Having received training from MGSA, the FRC wrote a complaint to the Block Development Officer (BDO) in 2012 about their rejected forest rights claims. However, this yielded no result.

“The Government functionaries get transferred every few months,” explains Geeta Bai, a member of the FRC. “Every time we went to meet them, we ended up speaking to a new officer, and the story had to start from scratch again because the newly-posted functionary needed time to bring himself/herself up to speed.”

The Madavan Gouri Forest Rights Committee hold a meeting to discuss their latest plan of action.

Individual and community forest rights

After multiple attempts, MGSA and the FRC ended up mobilising 4000 villagers to gherao (lay siege to) the local government office in Malthon, carrying out a dharna (peaceful sit-in protest).

As a result, the office admitted bureaucratic failure and was forced to accept the villagers’ rightful claims, forwarding their applications on to the district level committee for verification. Finally, in 2013, 350 community members received their individual pattas.

MGSA have also helped the FRC to submit more individual forest rights claims, along with Community Forest Rights claims – applications under the FRA for rights to land that is used for community purposes.

“MGSA functionaries made a dummy of the application form and distributed it to us,” says Geeta. “They told us how to fill in these forms correctly, so not a single form was rejected on any technicality.”

Again, bureaucratic inertia meant that the applications moved at a snail’s pace. Buoyed by their previous success, 12 more gheraos (sieges) had to be organised at 3 different government offices involving thousands of community members.

Finally, in 2014, 135 individual pattas were granted to claimants along with 3 community pattas: for the cremation ground, the playground and the local talab (pond).


Deepak – one of the villagers – holds his individual forest rights certificate.

The struggle continues…

Today, the FRC is functioning well. Shiv Lal is the President and, thanks to training he has received from MGSA, he ensures that the meetings are inclusive and participatory: “In our meetings, decisions are taken with everyone's consent. Even if one member disagrees, the decision is put on hold and discussed again from the perspective of the dissenter.”

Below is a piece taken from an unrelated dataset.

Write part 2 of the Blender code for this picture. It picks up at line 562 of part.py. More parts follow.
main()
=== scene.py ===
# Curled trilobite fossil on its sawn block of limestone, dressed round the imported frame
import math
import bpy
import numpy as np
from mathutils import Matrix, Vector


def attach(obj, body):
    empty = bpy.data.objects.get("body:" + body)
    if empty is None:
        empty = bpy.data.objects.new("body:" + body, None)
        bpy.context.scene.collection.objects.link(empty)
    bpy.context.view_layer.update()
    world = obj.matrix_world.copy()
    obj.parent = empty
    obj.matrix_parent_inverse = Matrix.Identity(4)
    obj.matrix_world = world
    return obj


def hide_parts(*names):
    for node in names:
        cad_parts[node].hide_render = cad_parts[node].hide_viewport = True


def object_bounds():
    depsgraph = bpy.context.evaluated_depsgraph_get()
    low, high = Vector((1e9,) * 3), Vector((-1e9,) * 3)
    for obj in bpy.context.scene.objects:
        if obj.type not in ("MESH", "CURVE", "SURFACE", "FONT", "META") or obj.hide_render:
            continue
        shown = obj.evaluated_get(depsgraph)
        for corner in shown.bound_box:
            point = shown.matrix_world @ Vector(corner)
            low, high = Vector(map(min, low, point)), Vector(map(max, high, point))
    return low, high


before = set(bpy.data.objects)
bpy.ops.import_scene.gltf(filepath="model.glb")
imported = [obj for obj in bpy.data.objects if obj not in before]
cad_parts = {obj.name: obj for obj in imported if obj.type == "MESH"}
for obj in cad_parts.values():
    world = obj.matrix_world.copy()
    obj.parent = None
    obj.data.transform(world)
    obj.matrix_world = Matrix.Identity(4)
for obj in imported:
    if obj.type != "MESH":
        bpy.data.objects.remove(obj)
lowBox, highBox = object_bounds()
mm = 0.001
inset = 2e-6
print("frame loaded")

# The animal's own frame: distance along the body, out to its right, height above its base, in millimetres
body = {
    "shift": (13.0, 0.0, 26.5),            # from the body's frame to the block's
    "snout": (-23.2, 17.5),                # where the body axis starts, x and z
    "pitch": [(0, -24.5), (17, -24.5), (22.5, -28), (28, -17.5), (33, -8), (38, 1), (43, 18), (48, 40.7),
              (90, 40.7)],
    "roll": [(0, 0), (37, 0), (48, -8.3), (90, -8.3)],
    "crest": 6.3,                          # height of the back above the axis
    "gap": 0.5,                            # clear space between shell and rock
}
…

The FRC members have just finalised their next action plan: “There are 30-odd pattas still left to be given to claimants in this village, so the struggle continues,” says Ram Kali – the Sarpanch (Village Head) of Madavan Gouri.

“It took months of sensitisation and capacity building to start demanding our rights under the new Forest Rights Act,” admits Ram. But, both the FRC and the Gram Panchayat (village council) are energised, knowledgeable and confident about their roles, responsibilities and rights.

It would not have been possible without the support of the PACS programme and MGSA, since it required enormous resources and skills to understand and interpret the law,” says Ram. “As a mostly illiterate community, it was beyond us.”

As Deepak from MGSA says, “Communities must be made aware that simply filing a claim and expecting the system to take it forward is not going to work. The energy at gatherings such as this one is a sure sign that our approach has finally begun to deliver results.”